In 1841, I advanced, jointly with Mr. Darwin,[1] the theory that the erratics may have been transferred by floating ice to the Jura, at the time when the greater part of that chain, and the whole of the Swiss valley to the south, was under the sea. We pointed out, that if at that period the Alps had attained only half their present altitude, they would yet have constituted a chain as lofty as the Chilian Andes, which, in a latitude corresponding to Switzerland, now send down glaciers to the head of every sound, from which icebergs, covered with blocks of granite, are floated seaward. Opposite that part of Chili where the glaciers abound, is situated the island of Chiloe, one hundred miles in length, with a breadth of thirty miles, running parallel to the continent. The channel which separates it from the main land is of considerable depth, and twenty-five miles broad. Parts of its surface, like the adjacent coast of Chili, are overspread with recent marine shells, showing an upheaval of the land during a very modern period; and beneath these shells is a boulder deposit, in which Mr. Darwin found large blocks of granite and syenite, which had evidently come from the Andes.

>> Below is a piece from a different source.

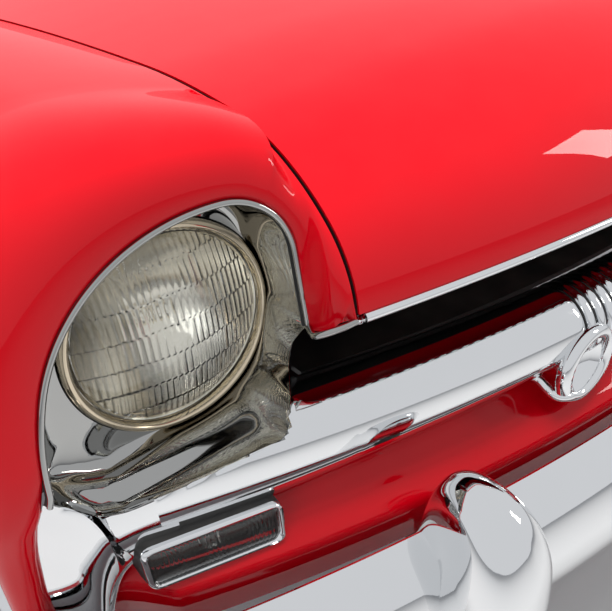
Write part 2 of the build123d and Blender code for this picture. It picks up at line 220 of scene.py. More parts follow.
# Rows of points on a wing's roof, shoulder and side, and along a rib of its nose
ROOF_ROWS = 14
SHOULDER_ROWS = 22
SIDE_ROWS = 16
NOSE_COLUMNS = 26
# Radius of the wing's roll at the rim and at the fin, and the angles about the lamp where the fin begins
ROLL_R = 6
FIN_ROLL_R = 2.5
FIN_ANGLE = 116
FIN_TURN = 34
# Inner lip of the rim, back and outwards, and how far a rib keeps its first and its last direction
RIM_LIP = 14
RIM_LIP_OUT = 3
RIB_LEAVE = 0.42
RIB_ARRIVE = 0.36
# The wing's roof stands this much higher over the top of the apron, from y back over a length
APRON_LIFT = 12
APRON_LIFT_Y = 480
APRON_LIFT_LENGTH = 170
# Angle about the lamp at which the rim starts
RIM_START_ANGLE = 180.6

# Screws along the upper panel
PANEL_SCREWS = 9

# An edge sharper than this many degrees stays hard
SHARP_ANGLE = 42

# Stage: the camera's place in metres, and its azimuth, elevation and roll in degrees
CAMERA_PLACE = (-0.80685, -0.77084, 0.62614)
CAMERA_AIM = (-35.73, 31.48, 5.22)
SENSOR_WIDTH = 36
CAMERA_FOCAL = 661 / 612 * SENSOR_WIDTH
FLOOR_Z = -420
FLOOR_HALF = 6000
SOFT_LIGHT = (0.30, 0.31, 0.33)
SURROUNDINGS = (0.70, 0.71, 0.73)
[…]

A continuance in future of the elevatory movement, now observed to be going on in this region of the Andes and of Chiloe, might cause the former chain to rival the Alps in altitude, and give to Chiloe a height equal to that of the Jura. The same rise might dry up the channel between Chiloe and the main land, so that it would then represent the great valley of Switzerland.

Sir Roderick I. Murchison, after making several important geological surveys of the Alps, proposed, in 1849, a theory agreeing essentially with that suggested by Mr. Darwin and myself, viz. that the erratics were transported to the Jura, at a time when the great strath of Switzerland, and

  1. See Elements of Geology, 2nd ed. 1841.